Director Jerusha Hess, producer Stephenie Meyer and novelist Shannon Hale have hit upon the perfect way of sexing up Jane Austen for modern audiences without accruing historical inaccuracies; take a few Austen-obsessed women and send them to an immersive Regency-themed holiday camp, the titular Austenland, where they abandon all mod-cons in order to be chastely wooed by Darcy-esque actors. Even the décor is wonderfully fake, all artificial flowers, cheap marble and colours too bright for the Georgian period.
Austenland is an unashamedly corny guilty pleasure, which, although it sheds the knowing allusions to Austen’s oeuvre which pepper Hale’s original novel, is dripping with laughs and clever enough to please all Austen fans, including the Colin Firth-devotee and expert academic.

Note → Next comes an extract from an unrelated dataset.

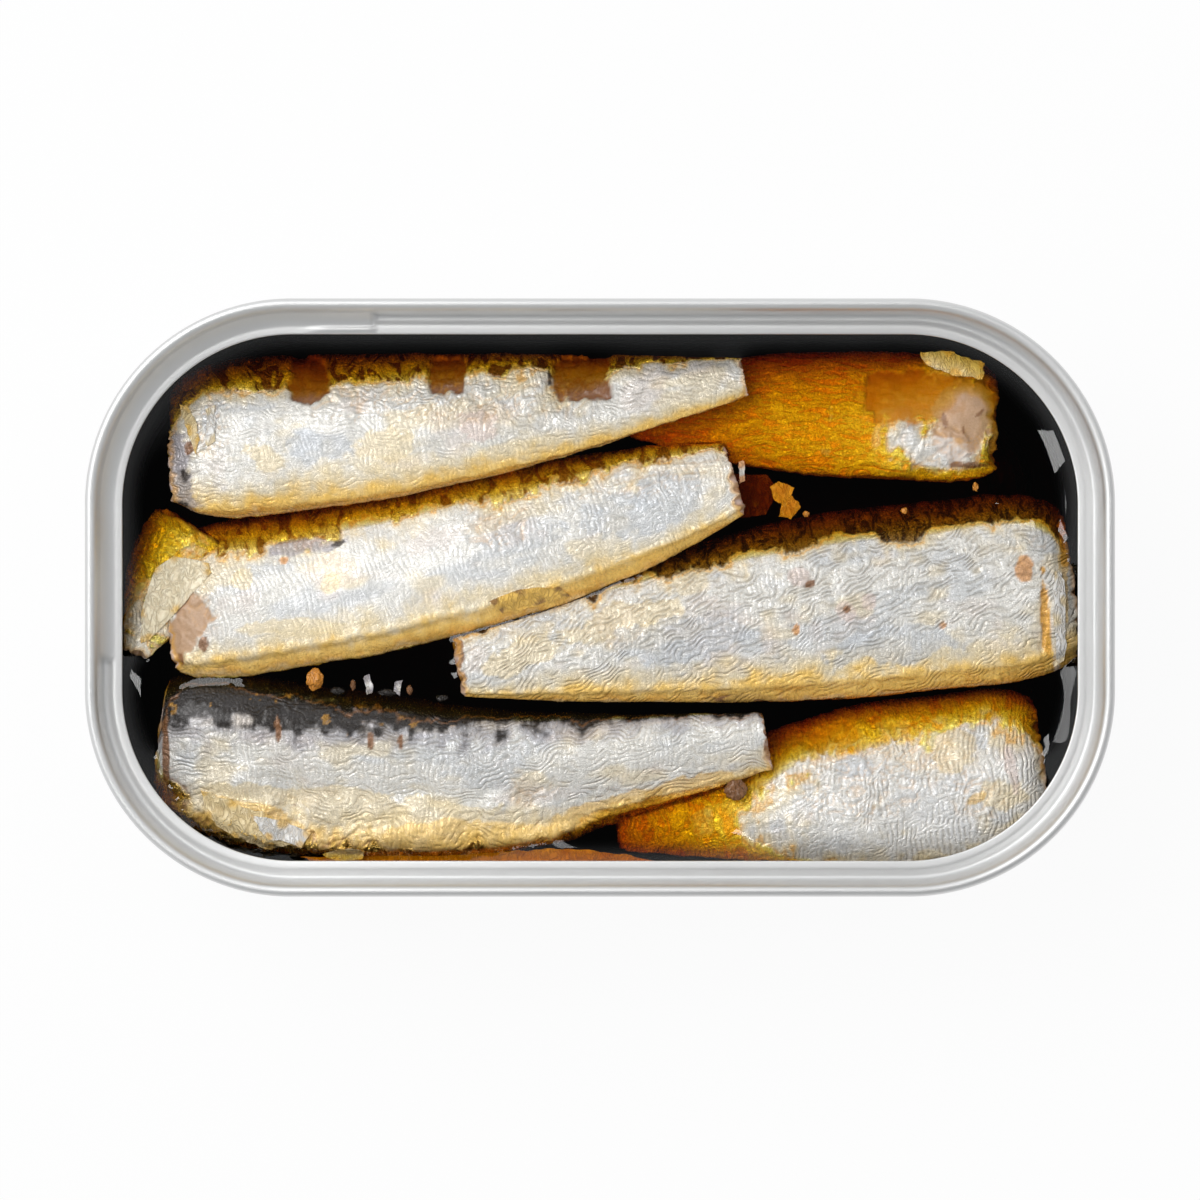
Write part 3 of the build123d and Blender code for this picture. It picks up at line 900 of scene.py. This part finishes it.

Keri Russell (Waitress, The Americans) is Jane Hayes, 34, single, and a self-confessed Austen addict who has affixed the message ‘DARCY WAS HERE’ to her bed. Jane’s fixation with the gentlemen of yesteryear is out of control (her Colin Firth cardboard cut-out gets more attention than any prospective boyfriends), so, in a last ditch attempt to cure herself, she blows her savings on a trip to Austenland.
Entering the world of men in breeches, where mobile phones are ‘unmentionables’, proves less enjoyable than Jane had imagined and she has more fun breaking the rules by making out with gardener Martin (Flight of the Conchords’ Bret McKenzie).
But by day she must sip tea, practice needlepoint and make genteel conversation with Austenland’s actors and other guests, a hilarious supporting cast led by Jennifer Coolidge, or ‘Miss Charming’. Coolidge is outrageously forward and utterly out of place amongst the reserve of Austen’s world; half her lines are barely veiled sexual innuendos, the other half astoundingly stupid statements which betray her downright ignorance of the fictional universe she has intruded upon. It’s the perfect amalgamation of her performances in 2004’s A Cinderella Story and CBS’ 2 Broke Girls, and tops them both. Austenland’s prize suitor, Colonel Andrews (James Callis), and serial-visitor Lady Amelia Heartwright (Georgia King) are able to play off the irrepressible Miss Charming to great effect. King’s characteristic over-acting (she gave a similar turn in Wild Child) is totally fitting in this caricature-laden romp, though of course she plays second fiddle to Coolidge.
The straight heroine is a little lost among all the hilarity, but time is found for a slightly more touching story. Aside from her illicit romance with Martin, Jane’s curiosity is provoked by Mr Nobley (JJ Feild as a knock-off Darcy). Although this character is a less antagonistic copy of Pride and Prejudice’s famous suitor, the casting of Feild is a witty joke; in 2007 he appeared in ITV’s Northanger Abbey.
As most of the characters are actors at Austenland-the-place as well as in the film, it’s often difficult to tell who is real, and if anyone’s feelings are true. This concept drives the narrative by complicating Jane’s experiences, but also damages the audience’s ability to understand or sympathise with her.
A twist in the statuses of Jane’s love interests causes not one, but two final act chases. The first is an intelligent farcical parody of many an airport scene, which ultimately serves to emphasise just how conventional the second is, featuring the film’s worst and most clichéd dialogue.
However, this will be a crowd-pleaser by virtue of its Regency flavour, which marks it out from run-of-the-mill rom-coms, and is of course unmissable for Austen enthusiasts.